National Museum of Pilgrimages and Santiago
We achieve the transformation of the building with few resources. The new use creates an space opened to the city. The existing building is respected, enlarging only an space that comes up with a new façade of glass and stone. On the inside a big flexible space is created without obstacles and with a variable and controlled light where is easy to be oriented.
Located in the centre of the historical and monumental city of Santiago de Compostela, at the foot of the Clock Tower of the Cathedral, the historicist building of the “Banco de España” was constructed during the Spanish Civil War and ended in 1948. A public contest proposed his regeneration for becoming an enlargement of the exhibited space of the Museum of Pilgrims, who already exists. It was an express requirement to preserve the actual building.
Given the insufficient surface to embrace the entire programme, it was projected as an exhibit space with the minimum supporting spaces (cafeteria, workshop area and a conference hall) working as an enlargement of the actual museum. Independently of his architectural quality, the original building is respected because of his urban integration in the fundamental part of the Historic-Artistic Site that the city of Santiago is
A detailed study of his constructive and structural conditions, demonstrate the structure didn’t support the minimum loads required by the law. Furthermore, the concrete was in poor conditions so it obliged to the demolition of pillars and slabs. During the construction, significant archaeological ruins appeared on the basement (the first defensive walls of the city), so we had to coordinate and combine with the process of the construction, solving it with a complex system of micro pile driving. The appearance of an important stream of water that invade the moat of the ancient wall made more complex this problem. It was solved assessing at all times, the preexisting systems. Also, the necessity to reduce to the maximum the transit of vehicles through the historical precinct, compelled to reduce to the limit the use of concrete, using instead, laminated steel to construct a structure, made by big parts produced in the workshop and assembled on site. The strategy of the new building proposes in some way, the continuation of the Camino de Santiago, wich culminates in a lookout from wich to contemplate the Cathedral Clock Tower, displayed on the inside from the first floor.
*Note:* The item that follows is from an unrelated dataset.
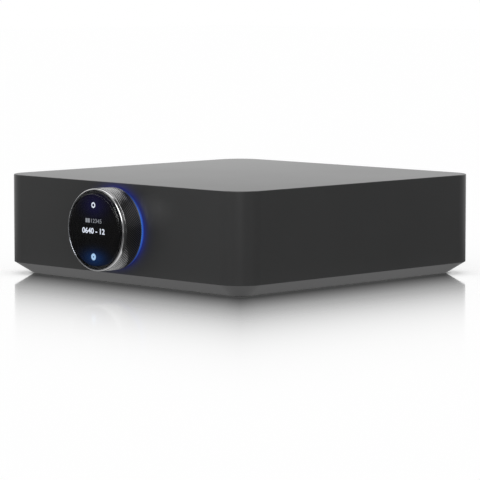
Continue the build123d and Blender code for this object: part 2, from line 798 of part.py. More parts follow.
with BuildPart() as optical_jack:
    block(rear, io_face, optical_face, optical_wide, optical_wide, spots=[optical_spot])
    block(rear, optical_face - optical_deep, optical_face, optical_mouth, optical_mouth,
          spots=[optical_spot], mode=Mode.SUBTRACT)
    hole_long = pin_long + 2 * flap_pin_fit
    round_bar(side, optical_x - hole_long / 2, optical_x + hole_long / 2, flap_pin_r + flap_pin_fit,
              mode=Mode.SUBTRACT)
optical_jack.part.label = "optical_jack"
export_step(optical_jack.part, "parts/optical_jack.step")

with BuildPart() as optical_flap:
    round_bar(side, optical_x - pin_long / 2, optical_x + pin_long / 2, flap_pin_r)
    block(side, optical_x - flap_wide / 2, optical_x + flap_wide / 2, flap_t, flap_pin_z - flap_low,
          spots=[(0, -(flap_pin_z - flap_low) / 2)])
optical_flap.part.label = "optical_flap"
export_step(optical_flap.part, "parts/optical_flap.step")

# Reset button on its switch

button_flange_front = panel_in - button_back
switch_top = io_face + switch_t
stem_end = switch_top - switch_hole_deep + button_travel + button_gap

with BuildPart() as reset_button:
    round_bar(rear, button_flange_front, panel_out + button_proud, button_r, spots=[button_spot])
    round_bar(rear, button_flange_front - button_flange_t, button_flange_front, button_flange_r,
              spots=[button_spot])
    round_bar(rear, stem_end, button_flange_front - button_flange_t, button_stem_r, spots=[button_spot])
reset_button.part.label = "reset_button"
export_step(reset_button.part, "parts/reset_button.step")

with BuildPart() as reset_switch:
    block(rear, io_face, switch_top, switch_wide, switch_wide, spots=[button_spot])
    round_bar(rear, switch_top - switch_hole_deep, switch_top, button_stem_r + button_gap,
              spots=[button_spot], mode=Mode.SUBTRACT)
reset_switch.part.label = "reset_switch"
export_step(reset_switch.part, "parts/reset_switch.step")

# Boards and their screws

with BuildPart() as io_board:
    io_spot = ((io_right - io_left) / 2, (io_low + io_high) / 2)
    block(rear, io_back, io_face, io_left + io_right, io_high - io_low, spots=[io_spot])
    round_bar(rear, io_back, io_face, tap_r, spots=pillar_spots, mode=Mode.SUBTRACT)
io_board.part.label = "io_board"
export_step(io_board.part, "parts/io_board.step")

for label, sign in (("power_board", -1), ("amp_board", 1)):
    with BuildPart() as board:
        middle = (sign * board_mid_x, board_mid_y)
        block(table_up, board_z, board_top, board_wide, board_long, spots=[middle])
        own_spots = [spot for spot in board_spots if spot[0] * sign > 0]
        round_bar(table_up, board_z, board_top, tap_r, spots=own_spots, mode=Mode.SUBTRACT)
    board.part.label = label
    export_step(board.part, f"parts/{label}.step")

with BuildPart() as board_screws:
    screws(table_up, board_top, board_spots, board_screw_long)
    io_inside = Plane(origin=(0, half + io_back, 0), x_dir=(1, 0, 0), z_dir=(0, -1, 0))
    screws(io_inside, 0, [(-u, v) for u, v in pillar_spots], board_screw_long)
board_screws.part.label = "board_screws"
export_step(board_screws.part, "parts/board_screws.step")

# Power supply

with BuildPart() as transformer_core:
    block(table_up, board_top, board_top + core_high, core_wide, core_deep, spots=[transformer_spot])
    window_wide_each = (core_wide - 3 * core_leg) / 2
    window_off = (core_leg + window_wide_each) / 2
    window_low = board_top + (core_high - core_window_high) / 2
    core_windows = [(transformer_spot[0] + a * window_off, transformer_spot[1]) for a in (-1, 1)]
    block(table_up, window_low, window_low + core_window_high, window_wide_each, core_deep,
          spots=core_windows, mode=Mode.SUBTRACT)
transformer_core.part.label = "transformer_core"
export_step(transformer_core.part, "parts/transformer_core.step")

with BuildPart() as transformer_winding:
    block(table_up, window_low, window_low + core_window_high, core_leg + 2 * window_wide_each,
          core_deep + 2 * winding_bulge, spots=[transformer_spot])
    fillet(transformer_winding.edges().filter_by(Axis.Z), winding_bulge / 2)
    block(table_up, window_low, window_low + core_window_high, core_leg + 2 * winding_gap,
          core_deep + 2 * winding_gap, spots=[transformer_spot], mode=Mode.SUBTRACT)
transformer_winding.part.label = "transformer_winding"
export_step(transformer_winding.part, "parts/transformer_winding.step")

with BuildPart() as bulk_capacitors:
    round_bar(table_up, board_top, board_top + capacitor_high, capacitor_r, spots=capacitor_spots)
bulk_capacitors.part.label = "bulk_capacitors"
export_step(bulk_capacitors.part, "parts/bulk_capacitors.step")

with BuildPart() as mains_choke:
    choke_plane = Plane(origin=(*choke_spot, board_top + choke_r + choke_wire_r), z_dir=(1, 0, 0))
    with Locations(choke_plane):
        Torus(choke_r, choke_wire_r)
mains_choke.part.label = "mains_choke"
export_step(mains_choke.part, "parts/mains_choke.step")

# Amplifier stage, its heat sink and the radio module

sink_x = flex_x + flex_wide / 2 + sink_side_gap + sink_wide / 2
chip_spots = [(sink_x + a * chip_pitch / 2, chip_y) for a in (-1, 1)]

with BuildPart() as amp_chips:
    block(table_up, board_top, board_top + chip_t, chip_wide, chip_wide, spots=chip_spots)
amp_chips.part.label = "amp_chips"
export_step(amp_chips.part, "parts/amp_chips.step")

fin_step = (sink_wide - sink_fin_t) / (sink_fins - 1)
fin_spots = [(sink_x - sink_wide / 2 + sink_fin_t / 2 + fin_step * n, chip_y) for n in range(sink_fins)]
sink_z = board_top + chip_t

with BuildPart() as amp_heatsink:
    block(table_up, sink_z, sink_z + sink_base, sink_wide, sink_deep, spots=[(sink_x, chip_y)])
    block(table_up, sink_z + sink_base, sink_z + sink_high, sink_fin_t, sink_deep, spots=fin_spots)
amp_heatsink.part.label = "amp_heatsink"
export_step(amp_heatsink.part, "parts/amp_heatsink.step")

with BuildPart() as output_inductors:
    block(table_up, board_top, board_top + coil_high, coil_wide, coil_wide, spots=coil_spots)
output_inductors.part.label = "output_inductors"
export_step(output_inductors.part, "parts/output_inductors.step")

with BuildPart() as network_module:
    block(table_up, board_top, board_top + radio_t, radio_wide, radio_deep, spots=[radio_spot])
    block(table_up, board_top + radio_t, board_top + radio_t + radio_can_t, radio_wide - 2 * radio_can_in,
          radio_deep - 2 * radio_can_in, spots=[radio_spot])
network_module.part.label = "network_module"
export_step(network_module.part, "parts/network_module.step")

# Inner leads

with BuildPart() as speaker_leads:
    columns = sorted({u for u, v in post_spots})
    rows = sorted({v for u, v in post_spots})
    for u, v in post_spots:
        run_y = half + panel_in - stud_long_in - lead_back - lead_step * columns.index(u)
        drop_x = board_split / 2 + lead_side + lead_step * (rows.index(v) * 2 + columns.index(u))
        stud_tip = (-u, half + panel_in - stud_long_in, v)
        board_pad = (drop_x, run_y, board_top)
        wire([stud_tip, (-u, run_y, v), (drop_x, run_y, v), board_pad], lead_r, lead_bend)
speaker_leads.part.label = "speaker_leads"
export_step(speaker_leads.part, "parts/speaker_leads.step")

with BuildPart() as mains_leads:
    for u, v in pin_spots:
        back_y = half + mains_back
        drop_y = back_y - mains_lead_drop
        wire([(-u, back_y, v), (-u, drop_y, v), (-u, drop_y, board_top)], lead_r, lead_bend)
mains_leads.part.label = "mains_leads"
export_step(mains_leads.part, "parts/mains_leads.step")
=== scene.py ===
"""Compact stereo amplifier with a round front dial: the looks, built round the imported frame."""
import json
import math

import bmesh
import bpy
from mathutils import Matrix, Vector


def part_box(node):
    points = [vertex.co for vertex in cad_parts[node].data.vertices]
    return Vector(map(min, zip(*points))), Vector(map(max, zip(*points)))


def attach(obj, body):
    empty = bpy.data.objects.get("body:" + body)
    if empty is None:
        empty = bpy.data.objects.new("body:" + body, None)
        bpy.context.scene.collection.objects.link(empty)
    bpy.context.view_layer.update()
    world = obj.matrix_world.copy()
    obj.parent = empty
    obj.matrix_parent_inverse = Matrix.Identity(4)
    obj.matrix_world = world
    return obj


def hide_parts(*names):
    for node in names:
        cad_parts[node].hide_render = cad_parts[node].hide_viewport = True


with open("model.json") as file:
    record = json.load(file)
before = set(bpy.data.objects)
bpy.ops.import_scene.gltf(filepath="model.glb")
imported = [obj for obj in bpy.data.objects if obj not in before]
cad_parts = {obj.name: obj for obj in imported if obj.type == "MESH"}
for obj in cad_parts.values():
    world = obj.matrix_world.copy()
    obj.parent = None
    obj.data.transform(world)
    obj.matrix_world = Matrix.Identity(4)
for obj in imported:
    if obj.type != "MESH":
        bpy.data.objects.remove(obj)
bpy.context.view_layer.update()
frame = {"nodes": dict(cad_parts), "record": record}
nodes = frame["nodes"]

MM = 0.001

# Case and dial, as the frame has them. A reach is measured forward of the front wall.
HALF = 108.5 * MM
FRONT = -HALF
DIAL_Z = 36.1 * MM
DIAL_R = 25.7 * MM
DIAL_BACK = 2.2 * MM
DIAL_FRONT = 15.3 * MM

# Dial sleeve: diamonds of the knurl between two smooth bands
KNURL_AROUND = 118
KNURL_PITCH = 1.9 * MM
KNURL_DEEP = 0.1 * MM
KNURL_START = DIAL_BACK + 0.75 * MM
KNURL_END = DIAL_FRONT - 0.55 * MM
KNURL_FLOOR = DIAL_R - KNURL_DEEP

# Bright rim on the dial's front
RIM_INNER = 24.5 * MM
RIM_OUTER = 25.45 * MM
RIM_FRONT = 17.6 * MM

# Lit figures, at the inner face of the cover glass
FIGURE_REACH = 19.02 * MM
FIGURE_THICK = 0.02 * MM

# Coloured ring let into the side of each terminal cap, from start to end in from the cap's end
RING_DEEP = 1.2 * MM
RING_SUNK = 0.05 * MM
RING_START = 2.2 * MM
RING_END = 3.9 * MM

# Network socket: its mouth, the notch above it for the plug's latch, and the eight contacts
MOUTH_WIDE = 11.8 * MM
MOUTH_HIGH = 7.0 * MM
LATCH_HIGH = 2.6 * MM
LINING_SPARE = 0.2 * MM
LINING_DEEP = 0.5 * MM
CONTACTS = 8
CONTACT_PITCH = 1.02 * MM
CONTACT_WIDE = 0.44 * MM
CONTACT_THICK = 0.24 * MM
CONTACT_PATH_MM = [(10.49, 0.14), (2.6, 0.14), (2.1, 0.3), (2.0, 0.6), (2.4, 0.85), (8.6, 3.1)]

# Foot of the base on the table
FOOT_HALF = 97.3 * MM
FOOT_ROUND = 8.5 * MM

# The table's mirror fades outwards from the foot
FADE_START = 0.1
FADE_LENGTH = 0.088
FADE_POWER = 1.5
MIRROR_MOST = 0.97

# Painted shadow: a soft dark margin painted on the table round the foot
PAINTED_SHADOW_START = 0.007
PAINTED_SHADOW_LENGTH = 0.007
PAINTED_SHADOW_DEEP = 0.4
PAINTED_SHADOW_DEEP_FRONT = 0.3

TABLE_REACH = 6.0
TABLE_WHITE = 1.06

# Camera, corner on to the case
CAMERA_TILT = math.radians(5.52)
CAMERA_TARGET = Vector((0, 0, 0.02134))
CAMERA_AWAY = 1.7983
CAMERA_LENS = 208.14
DIAGONAL = math.sqrt(0.5)

WHITE = (1, 1, 1, 1)


def add_to_scene(obj):
    bpy.context.scene.collection.objects.link(obj)
    return obj


class Nodes:
    """Adds nodes to one shader tree. Every maker returns the node or a socket."""

    def __init__(self, tree):
        self.tree = tree
        tree.nodes.clear()
        self.coords = tree.nodes.new("ShaderNodeTexCoord")

    def link(self, source, target):
        self.tree.links.new(source, target)

    def node(self, kind, inputs=None, **settings):
        made = self.tree.nodes.new(kind)
        for key, value in settings.items():
            setattr(made, key, value)
        for key, value in (inputs or {}).items():
            if isinstance(value, bpy.types.NodeSocket):
                self.link(value, made.inputs[key])
            else:
                made.inputs[key].default_value = value
        return made

    def remap(self, value, low, high, to_low, to_high, interpolation="LINEAR"):
        ends = {"From Min": low, "From Max": high, "To Min": to_low, "To Max": to_high}
        made = self.node("ShaderNodeMapRange", {"Value": value, **ends},
                         interpolation_type=interpolation)
        return made.outputs["Result"]

    def math(self, kind, a, b=0.0, c=0.0):
        return self.node("ShaderNodeMath", {0: a, 1: b, 2: c}, operation=kind).outputs["Value"]

    def times(self, first, *others):
        for other in others:
            first = self.math("MULTIPLY", first, other)
        return first

    def minus(self, a, b):
        return self.math("SUBTRACT", a, b)

    def largest(self, first, *others):
        for other in others:
            first = self.math("MAXIMUM", first, other)
        return first

    def smallest(self, first, *others):
        for other in others:
            first = self.math("MINIMUM", first, other)
        return first

    def squares(self, a, b):
        """The sum of two squares."""
        return self.math("ADD", self.math("POWER", a, 2.0), self.math("POWER", b, 2.0))

    def distance(self, a, b):
        return self.math("SQRT", self.squares(a, b))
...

The constructive system and the following protection were very important to achieve the final aesthetic expression. The construction is arranged by using 2 big metallic trusses that allow to avoid pillars and open a central skylight that organises his construction, the space and the light, so we can manage without the existing windows. In addition, through the skylight, the mechanical room and the kitchen of the cafeteria on the top of the floor, airs.
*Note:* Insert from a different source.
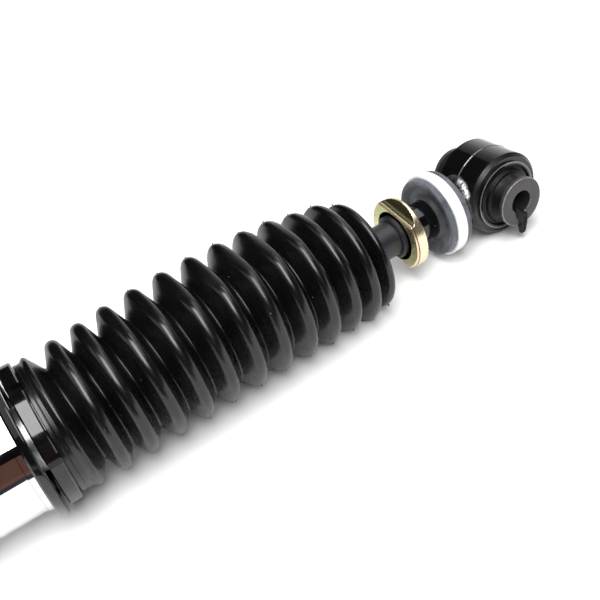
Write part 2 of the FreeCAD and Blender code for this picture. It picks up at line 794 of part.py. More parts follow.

For the air conditioning’s project we kept in mind the little space available, his isolation and the heat dissipated by itself, focusing basically, on a ventilation system that reuse returns when possible, to avoid condensations. The building has an easy maintenance because of his “open” accessibility. The glass façade is composed of layers with a lower emissivity factor and easily operable where the return air runs. Nevertheless the complexity of this construction and his complicated adaptation to the new use, the experience of his architecture leads us to a reflection about the importance of the intensity of the creative work as an important quality in architecture.